TO BE DONE >> Identify each line in the records below that contains the word "limits", and copy it.

DATA RECORDS >>
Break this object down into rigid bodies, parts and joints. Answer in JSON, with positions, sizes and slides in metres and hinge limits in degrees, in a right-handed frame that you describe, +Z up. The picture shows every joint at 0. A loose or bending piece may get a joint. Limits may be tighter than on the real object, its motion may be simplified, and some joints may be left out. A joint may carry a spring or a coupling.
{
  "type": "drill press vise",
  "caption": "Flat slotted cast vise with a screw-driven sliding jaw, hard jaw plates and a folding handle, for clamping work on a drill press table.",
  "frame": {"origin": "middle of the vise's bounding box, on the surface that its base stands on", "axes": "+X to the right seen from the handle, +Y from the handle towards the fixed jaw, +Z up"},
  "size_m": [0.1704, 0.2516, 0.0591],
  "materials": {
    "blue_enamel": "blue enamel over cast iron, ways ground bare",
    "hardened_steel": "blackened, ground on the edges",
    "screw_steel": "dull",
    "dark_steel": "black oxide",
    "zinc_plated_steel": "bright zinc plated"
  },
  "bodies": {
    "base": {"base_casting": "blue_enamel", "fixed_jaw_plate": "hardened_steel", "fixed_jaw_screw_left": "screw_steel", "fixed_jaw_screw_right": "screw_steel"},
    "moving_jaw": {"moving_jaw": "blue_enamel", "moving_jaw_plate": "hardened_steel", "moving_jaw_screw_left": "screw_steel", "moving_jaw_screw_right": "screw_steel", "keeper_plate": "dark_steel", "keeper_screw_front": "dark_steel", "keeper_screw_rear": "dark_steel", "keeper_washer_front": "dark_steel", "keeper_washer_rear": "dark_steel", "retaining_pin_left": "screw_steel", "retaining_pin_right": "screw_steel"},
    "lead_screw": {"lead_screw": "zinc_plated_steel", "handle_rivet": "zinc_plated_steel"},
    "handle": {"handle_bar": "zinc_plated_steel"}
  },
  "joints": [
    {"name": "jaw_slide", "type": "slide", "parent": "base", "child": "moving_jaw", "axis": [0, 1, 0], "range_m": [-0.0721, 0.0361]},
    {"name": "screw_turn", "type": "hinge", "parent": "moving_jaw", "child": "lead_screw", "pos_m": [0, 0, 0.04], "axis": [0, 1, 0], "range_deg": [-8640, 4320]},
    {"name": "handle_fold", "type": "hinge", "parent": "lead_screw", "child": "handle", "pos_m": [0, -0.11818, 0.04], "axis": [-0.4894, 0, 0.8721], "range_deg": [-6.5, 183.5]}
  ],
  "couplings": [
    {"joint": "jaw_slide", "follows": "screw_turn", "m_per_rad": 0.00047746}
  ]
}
---
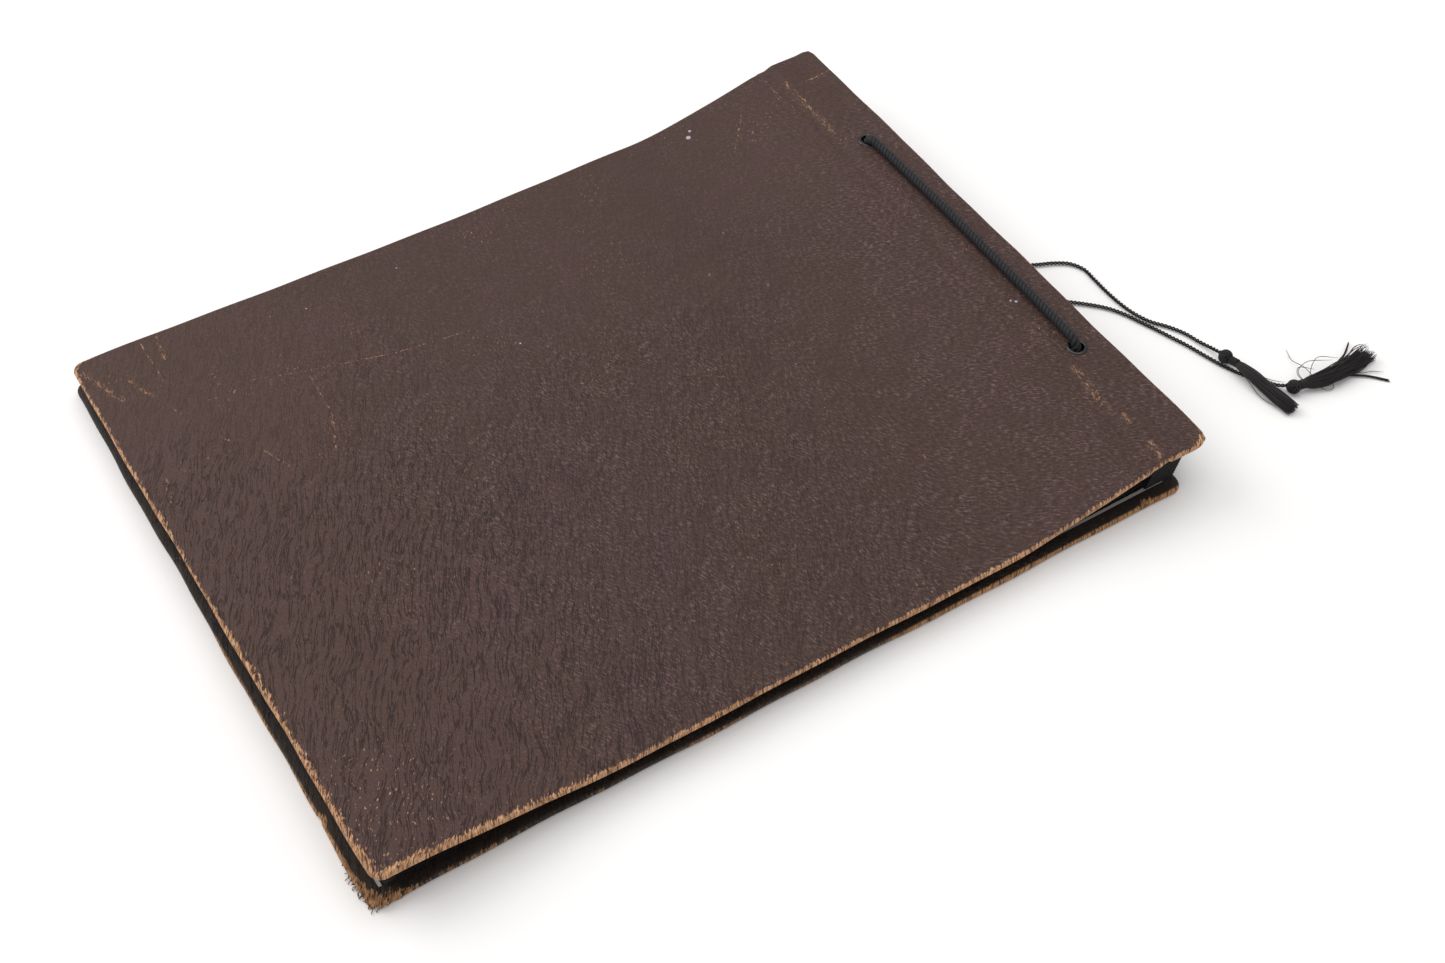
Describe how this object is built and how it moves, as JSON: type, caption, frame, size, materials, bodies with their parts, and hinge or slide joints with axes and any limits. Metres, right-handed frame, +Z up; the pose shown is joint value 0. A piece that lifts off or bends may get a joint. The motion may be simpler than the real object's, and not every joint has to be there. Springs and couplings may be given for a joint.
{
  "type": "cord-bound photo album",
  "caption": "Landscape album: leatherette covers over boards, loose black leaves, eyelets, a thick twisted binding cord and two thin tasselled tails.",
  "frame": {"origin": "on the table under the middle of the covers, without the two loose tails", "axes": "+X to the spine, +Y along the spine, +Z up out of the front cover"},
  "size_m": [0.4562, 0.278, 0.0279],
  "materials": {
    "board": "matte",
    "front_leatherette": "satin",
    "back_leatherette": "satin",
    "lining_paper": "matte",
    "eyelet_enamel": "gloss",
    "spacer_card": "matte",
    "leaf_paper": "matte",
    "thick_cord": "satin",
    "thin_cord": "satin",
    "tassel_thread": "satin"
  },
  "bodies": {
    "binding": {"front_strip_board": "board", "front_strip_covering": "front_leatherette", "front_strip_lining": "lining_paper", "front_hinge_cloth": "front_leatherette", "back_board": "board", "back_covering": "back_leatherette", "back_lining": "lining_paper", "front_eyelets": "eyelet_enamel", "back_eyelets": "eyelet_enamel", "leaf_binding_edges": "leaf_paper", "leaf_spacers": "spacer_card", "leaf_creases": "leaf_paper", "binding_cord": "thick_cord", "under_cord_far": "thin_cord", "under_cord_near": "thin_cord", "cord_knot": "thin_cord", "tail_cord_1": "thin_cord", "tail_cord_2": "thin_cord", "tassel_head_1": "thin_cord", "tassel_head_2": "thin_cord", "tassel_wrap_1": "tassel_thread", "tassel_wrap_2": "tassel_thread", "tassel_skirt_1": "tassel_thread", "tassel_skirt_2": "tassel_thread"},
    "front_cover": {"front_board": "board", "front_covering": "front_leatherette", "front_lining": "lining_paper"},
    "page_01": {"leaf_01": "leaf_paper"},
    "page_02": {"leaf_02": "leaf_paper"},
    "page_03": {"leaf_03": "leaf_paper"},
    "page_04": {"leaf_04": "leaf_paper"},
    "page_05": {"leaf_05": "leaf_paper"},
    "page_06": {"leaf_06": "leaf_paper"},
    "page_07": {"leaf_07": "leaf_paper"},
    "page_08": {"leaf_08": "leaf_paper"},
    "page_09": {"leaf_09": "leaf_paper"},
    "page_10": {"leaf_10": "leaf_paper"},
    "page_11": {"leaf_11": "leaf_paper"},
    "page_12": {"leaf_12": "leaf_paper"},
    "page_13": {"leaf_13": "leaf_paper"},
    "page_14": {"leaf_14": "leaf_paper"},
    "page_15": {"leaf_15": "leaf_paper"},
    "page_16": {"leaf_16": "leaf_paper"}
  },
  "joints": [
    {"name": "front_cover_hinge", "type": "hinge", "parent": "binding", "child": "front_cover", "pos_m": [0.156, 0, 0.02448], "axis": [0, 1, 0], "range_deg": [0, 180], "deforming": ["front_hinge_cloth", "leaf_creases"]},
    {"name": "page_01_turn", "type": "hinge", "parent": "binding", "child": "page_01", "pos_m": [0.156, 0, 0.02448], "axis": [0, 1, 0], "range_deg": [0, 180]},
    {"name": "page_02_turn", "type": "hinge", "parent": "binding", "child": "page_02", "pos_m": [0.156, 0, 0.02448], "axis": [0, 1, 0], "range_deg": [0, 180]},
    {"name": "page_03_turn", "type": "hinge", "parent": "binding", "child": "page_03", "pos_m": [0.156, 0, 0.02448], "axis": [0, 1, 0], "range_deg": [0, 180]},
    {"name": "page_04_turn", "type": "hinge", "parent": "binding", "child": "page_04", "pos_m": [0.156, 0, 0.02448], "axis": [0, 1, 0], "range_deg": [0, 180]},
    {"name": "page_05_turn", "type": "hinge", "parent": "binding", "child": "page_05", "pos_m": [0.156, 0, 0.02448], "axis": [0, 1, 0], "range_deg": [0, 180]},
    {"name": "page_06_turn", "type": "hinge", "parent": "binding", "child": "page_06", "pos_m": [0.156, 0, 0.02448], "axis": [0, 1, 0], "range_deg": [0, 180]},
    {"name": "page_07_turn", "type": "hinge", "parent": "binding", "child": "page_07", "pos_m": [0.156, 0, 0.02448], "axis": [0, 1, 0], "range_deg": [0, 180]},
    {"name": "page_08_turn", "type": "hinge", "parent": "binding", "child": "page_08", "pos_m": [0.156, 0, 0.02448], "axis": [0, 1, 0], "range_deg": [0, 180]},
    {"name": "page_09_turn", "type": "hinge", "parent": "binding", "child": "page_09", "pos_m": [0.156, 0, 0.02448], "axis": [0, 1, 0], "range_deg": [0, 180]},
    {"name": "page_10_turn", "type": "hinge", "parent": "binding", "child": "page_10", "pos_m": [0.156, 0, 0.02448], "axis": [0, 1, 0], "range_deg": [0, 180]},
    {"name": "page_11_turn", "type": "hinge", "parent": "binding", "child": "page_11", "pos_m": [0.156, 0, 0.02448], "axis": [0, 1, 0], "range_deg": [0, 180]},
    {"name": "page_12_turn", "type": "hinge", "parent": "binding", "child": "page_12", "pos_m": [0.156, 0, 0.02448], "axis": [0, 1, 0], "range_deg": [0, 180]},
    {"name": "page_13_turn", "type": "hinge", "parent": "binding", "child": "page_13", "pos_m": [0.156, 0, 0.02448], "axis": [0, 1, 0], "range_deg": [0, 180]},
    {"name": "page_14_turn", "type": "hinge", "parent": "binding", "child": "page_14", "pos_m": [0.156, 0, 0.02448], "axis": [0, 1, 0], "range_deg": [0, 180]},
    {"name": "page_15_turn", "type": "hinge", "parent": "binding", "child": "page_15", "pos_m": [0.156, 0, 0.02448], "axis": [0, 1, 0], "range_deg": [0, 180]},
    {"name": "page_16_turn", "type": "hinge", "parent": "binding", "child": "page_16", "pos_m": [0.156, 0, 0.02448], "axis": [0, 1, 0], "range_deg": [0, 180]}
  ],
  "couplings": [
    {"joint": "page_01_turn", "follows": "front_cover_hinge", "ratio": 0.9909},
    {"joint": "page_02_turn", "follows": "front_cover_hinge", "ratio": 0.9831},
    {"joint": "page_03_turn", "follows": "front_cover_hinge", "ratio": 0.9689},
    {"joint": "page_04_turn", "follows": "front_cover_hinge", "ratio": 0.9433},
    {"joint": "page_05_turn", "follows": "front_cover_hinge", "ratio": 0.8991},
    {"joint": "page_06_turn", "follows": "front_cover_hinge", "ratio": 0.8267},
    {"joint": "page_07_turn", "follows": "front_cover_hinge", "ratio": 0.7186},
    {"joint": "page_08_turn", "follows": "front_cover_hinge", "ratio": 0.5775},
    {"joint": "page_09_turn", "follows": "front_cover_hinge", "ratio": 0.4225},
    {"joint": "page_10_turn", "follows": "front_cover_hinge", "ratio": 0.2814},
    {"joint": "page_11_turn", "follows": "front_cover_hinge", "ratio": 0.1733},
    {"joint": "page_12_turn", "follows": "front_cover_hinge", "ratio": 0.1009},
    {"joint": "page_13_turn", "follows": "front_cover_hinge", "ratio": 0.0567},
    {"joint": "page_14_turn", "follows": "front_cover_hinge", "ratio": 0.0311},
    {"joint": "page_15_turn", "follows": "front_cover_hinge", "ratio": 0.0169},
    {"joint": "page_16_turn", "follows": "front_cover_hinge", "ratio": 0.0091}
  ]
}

WRITTEN RESPONSE >>
Break this object down into rigid bodies, parts and joints. Answer in JSON, with positions, sizes and slides in metres and hinge limits in degrees, in a right-handed frame that you describe, +Z up. The picture shows every joint at 0. A loose or bending piece may get a joint. Limits may be tighter than on the real object, its motion may be simplified, and some joints may be left out. A joint may carry a spring or a coupling.
Describe how this object is built and how it moves, as JSON: type, caption, frame, size, materials, bodies with their parts, and hinge or slide joints with axes and any limits. Metres, right-handed frame, +Z up; the pose shown is joint value 0. A piece that lifts off or bends may get a joint. The motion may be simpler than the real object's, and not every joint has to be there. Springs and couplings may be given for a joint.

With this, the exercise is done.